WHAT NEEDS TO BE DONE ▸
Pick out the lines in the listing below that contain the word "parts" and copy them.

=======

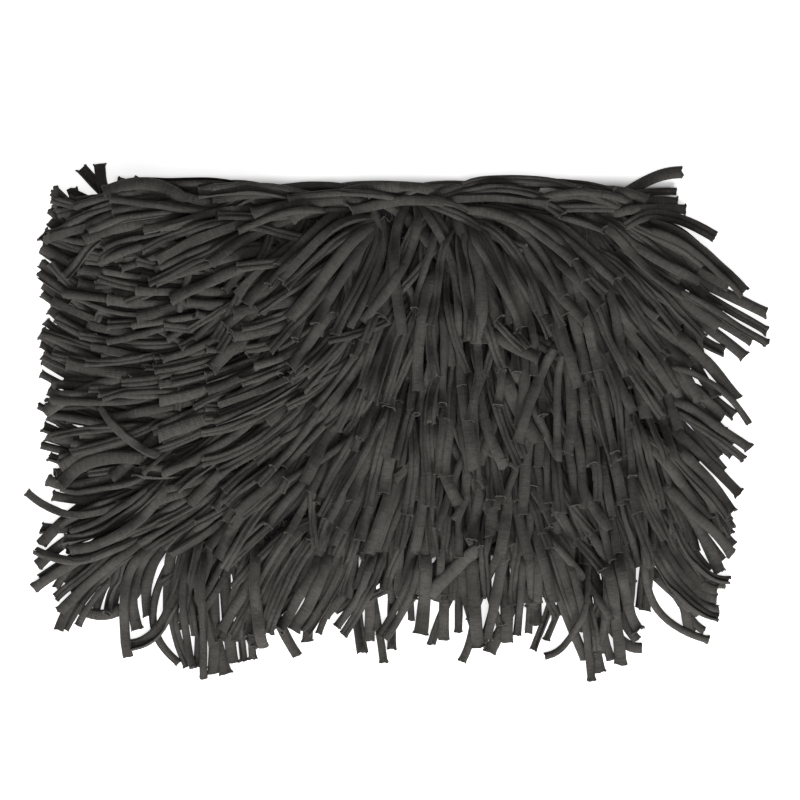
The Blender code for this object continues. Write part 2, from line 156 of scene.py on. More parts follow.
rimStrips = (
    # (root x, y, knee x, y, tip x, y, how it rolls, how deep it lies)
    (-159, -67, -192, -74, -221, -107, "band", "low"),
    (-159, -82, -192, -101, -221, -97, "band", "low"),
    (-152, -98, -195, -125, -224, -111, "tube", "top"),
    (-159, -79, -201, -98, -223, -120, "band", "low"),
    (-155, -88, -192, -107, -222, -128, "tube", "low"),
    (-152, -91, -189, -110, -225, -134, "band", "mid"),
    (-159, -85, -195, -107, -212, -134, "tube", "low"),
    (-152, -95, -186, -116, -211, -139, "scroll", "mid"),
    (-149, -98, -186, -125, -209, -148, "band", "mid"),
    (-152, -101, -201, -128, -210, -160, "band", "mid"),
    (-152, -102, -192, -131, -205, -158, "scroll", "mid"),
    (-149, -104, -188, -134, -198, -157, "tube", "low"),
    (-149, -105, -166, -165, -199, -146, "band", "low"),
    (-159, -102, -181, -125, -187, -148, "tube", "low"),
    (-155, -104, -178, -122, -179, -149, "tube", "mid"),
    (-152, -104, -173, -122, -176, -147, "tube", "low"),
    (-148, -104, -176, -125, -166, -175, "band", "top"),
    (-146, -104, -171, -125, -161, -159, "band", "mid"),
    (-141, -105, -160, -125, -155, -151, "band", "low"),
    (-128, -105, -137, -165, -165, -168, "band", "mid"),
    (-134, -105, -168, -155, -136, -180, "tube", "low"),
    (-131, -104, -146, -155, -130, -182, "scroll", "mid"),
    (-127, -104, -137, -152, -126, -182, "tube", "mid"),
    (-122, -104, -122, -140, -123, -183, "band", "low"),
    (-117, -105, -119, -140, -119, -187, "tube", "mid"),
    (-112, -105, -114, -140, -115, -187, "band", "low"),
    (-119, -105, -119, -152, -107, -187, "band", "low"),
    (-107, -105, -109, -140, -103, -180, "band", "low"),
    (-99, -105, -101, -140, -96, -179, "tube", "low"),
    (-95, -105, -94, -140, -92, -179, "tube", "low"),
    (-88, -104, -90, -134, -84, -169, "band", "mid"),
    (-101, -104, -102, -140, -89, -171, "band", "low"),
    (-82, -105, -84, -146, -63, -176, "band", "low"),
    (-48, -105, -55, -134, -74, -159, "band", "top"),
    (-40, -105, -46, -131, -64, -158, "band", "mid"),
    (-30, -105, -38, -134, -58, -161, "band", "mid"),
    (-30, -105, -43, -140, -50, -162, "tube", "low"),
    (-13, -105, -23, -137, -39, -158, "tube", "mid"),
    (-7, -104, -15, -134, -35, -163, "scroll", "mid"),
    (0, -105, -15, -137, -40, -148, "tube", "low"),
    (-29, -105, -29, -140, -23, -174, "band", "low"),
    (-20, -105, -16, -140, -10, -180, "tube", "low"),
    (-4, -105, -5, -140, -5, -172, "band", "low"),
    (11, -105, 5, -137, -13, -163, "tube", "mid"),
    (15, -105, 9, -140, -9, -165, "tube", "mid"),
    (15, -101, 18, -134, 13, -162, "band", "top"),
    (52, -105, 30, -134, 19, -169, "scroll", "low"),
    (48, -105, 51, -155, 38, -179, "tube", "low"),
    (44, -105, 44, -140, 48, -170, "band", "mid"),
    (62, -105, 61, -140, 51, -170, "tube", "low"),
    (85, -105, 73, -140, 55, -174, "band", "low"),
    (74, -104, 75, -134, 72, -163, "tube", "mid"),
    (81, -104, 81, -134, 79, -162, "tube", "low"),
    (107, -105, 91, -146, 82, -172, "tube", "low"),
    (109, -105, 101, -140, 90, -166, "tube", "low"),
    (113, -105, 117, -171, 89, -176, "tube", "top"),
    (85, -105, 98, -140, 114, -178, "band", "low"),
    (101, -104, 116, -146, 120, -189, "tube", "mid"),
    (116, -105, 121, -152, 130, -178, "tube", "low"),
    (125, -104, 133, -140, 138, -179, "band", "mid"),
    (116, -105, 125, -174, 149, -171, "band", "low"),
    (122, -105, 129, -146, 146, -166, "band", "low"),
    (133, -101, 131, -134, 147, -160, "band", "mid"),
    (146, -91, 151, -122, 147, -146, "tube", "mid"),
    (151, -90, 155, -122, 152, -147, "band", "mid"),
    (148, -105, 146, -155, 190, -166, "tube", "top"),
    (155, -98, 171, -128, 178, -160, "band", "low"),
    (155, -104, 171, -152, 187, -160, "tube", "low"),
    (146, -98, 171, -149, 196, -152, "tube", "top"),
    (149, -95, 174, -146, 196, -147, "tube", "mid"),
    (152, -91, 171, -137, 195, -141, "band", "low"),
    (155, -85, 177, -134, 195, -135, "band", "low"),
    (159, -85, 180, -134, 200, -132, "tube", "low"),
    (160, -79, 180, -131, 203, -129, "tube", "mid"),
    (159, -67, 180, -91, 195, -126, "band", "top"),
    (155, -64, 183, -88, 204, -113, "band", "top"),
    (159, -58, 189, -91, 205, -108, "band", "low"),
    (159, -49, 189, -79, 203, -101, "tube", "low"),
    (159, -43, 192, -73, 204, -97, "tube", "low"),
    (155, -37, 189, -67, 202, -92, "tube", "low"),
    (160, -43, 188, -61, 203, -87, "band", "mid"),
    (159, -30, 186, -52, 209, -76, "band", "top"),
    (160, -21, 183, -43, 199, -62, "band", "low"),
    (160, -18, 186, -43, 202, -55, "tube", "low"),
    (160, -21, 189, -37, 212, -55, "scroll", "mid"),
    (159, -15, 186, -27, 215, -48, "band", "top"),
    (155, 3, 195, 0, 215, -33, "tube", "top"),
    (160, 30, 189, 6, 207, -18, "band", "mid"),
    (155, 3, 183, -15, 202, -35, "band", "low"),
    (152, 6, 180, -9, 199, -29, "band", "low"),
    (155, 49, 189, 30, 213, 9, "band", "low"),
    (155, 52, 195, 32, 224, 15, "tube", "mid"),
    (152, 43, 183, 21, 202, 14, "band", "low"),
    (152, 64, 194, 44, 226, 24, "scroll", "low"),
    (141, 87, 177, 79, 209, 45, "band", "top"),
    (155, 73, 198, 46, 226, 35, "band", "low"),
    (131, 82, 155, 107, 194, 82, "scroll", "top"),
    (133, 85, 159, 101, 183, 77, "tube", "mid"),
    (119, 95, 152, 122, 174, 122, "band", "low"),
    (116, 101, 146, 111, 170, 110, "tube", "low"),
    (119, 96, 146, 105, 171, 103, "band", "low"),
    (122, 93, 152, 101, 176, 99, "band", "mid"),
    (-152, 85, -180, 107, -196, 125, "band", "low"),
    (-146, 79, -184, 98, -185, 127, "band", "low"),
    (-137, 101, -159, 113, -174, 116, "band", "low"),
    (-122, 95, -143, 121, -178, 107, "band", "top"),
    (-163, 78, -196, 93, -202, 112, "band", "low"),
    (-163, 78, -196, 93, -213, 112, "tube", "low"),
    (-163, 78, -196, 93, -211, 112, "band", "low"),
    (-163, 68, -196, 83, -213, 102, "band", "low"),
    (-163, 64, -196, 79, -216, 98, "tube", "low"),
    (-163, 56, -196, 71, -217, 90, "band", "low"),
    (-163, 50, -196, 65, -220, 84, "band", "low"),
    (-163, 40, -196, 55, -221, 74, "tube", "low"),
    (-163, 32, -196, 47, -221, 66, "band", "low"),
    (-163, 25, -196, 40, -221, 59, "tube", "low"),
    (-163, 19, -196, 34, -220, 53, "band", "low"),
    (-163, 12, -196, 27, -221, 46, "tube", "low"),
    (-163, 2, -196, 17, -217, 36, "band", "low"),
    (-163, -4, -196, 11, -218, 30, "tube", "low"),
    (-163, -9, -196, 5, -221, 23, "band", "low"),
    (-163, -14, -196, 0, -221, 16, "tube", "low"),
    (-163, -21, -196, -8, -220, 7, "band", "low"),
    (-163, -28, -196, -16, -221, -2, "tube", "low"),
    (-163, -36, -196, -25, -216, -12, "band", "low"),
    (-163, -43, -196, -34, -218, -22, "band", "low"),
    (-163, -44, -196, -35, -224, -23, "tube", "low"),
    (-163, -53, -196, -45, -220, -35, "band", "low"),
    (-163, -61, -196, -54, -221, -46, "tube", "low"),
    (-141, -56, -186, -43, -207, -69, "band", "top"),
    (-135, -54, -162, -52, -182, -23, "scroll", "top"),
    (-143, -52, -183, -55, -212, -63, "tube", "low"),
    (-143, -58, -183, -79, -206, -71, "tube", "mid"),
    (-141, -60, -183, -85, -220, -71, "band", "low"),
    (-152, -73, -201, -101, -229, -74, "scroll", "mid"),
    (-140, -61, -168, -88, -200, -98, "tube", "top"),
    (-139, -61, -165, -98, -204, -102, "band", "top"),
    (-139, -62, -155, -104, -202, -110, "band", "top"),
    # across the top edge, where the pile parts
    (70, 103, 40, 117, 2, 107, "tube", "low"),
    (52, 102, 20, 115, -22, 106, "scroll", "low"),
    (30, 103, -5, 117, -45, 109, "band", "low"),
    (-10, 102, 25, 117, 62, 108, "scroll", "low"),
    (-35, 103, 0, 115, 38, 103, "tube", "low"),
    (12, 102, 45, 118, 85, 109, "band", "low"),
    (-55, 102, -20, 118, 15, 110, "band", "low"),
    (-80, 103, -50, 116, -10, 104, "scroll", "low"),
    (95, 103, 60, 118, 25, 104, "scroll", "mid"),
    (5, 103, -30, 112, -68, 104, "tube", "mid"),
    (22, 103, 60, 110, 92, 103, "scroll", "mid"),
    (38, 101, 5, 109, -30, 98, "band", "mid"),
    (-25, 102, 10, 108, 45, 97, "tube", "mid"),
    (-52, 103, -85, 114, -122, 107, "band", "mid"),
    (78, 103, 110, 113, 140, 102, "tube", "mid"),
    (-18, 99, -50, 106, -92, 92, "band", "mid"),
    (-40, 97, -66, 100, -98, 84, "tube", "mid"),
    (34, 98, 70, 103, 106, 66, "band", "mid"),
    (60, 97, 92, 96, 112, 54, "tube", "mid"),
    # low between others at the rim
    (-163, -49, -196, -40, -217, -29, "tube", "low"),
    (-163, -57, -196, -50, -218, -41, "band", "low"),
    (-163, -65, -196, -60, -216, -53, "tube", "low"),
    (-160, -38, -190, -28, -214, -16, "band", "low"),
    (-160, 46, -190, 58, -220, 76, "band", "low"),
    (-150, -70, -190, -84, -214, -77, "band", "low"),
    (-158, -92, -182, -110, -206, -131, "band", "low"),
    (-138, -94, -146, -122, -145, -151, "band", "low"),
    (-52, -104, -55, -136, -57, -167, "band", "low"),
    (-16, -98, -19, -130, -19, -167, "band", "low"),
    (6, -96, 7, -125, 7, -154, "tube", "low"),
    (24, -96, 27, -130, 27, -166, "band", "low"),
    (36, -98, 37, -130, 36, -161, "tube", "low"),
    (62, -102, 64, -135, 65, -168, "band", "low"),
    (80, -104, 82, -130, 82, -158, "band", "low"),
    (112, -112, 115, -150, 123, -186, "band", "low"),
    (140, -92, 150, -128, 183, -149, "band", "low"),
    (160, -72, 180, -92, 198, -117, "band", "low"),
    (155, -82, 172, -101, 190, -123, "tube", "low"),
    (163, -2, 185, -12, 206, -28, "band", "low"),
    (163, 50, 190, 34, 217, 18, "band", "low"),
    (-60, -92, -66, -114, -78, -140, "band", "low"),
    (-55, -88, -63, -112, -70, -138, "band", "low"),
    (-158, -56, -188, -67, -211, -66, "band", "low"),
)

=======

RESPONSE ▸
The Blender code for this object continues. Write part 2, from line 156 of scene.py on. More parts follow.
    # across the top edge, where the pile parts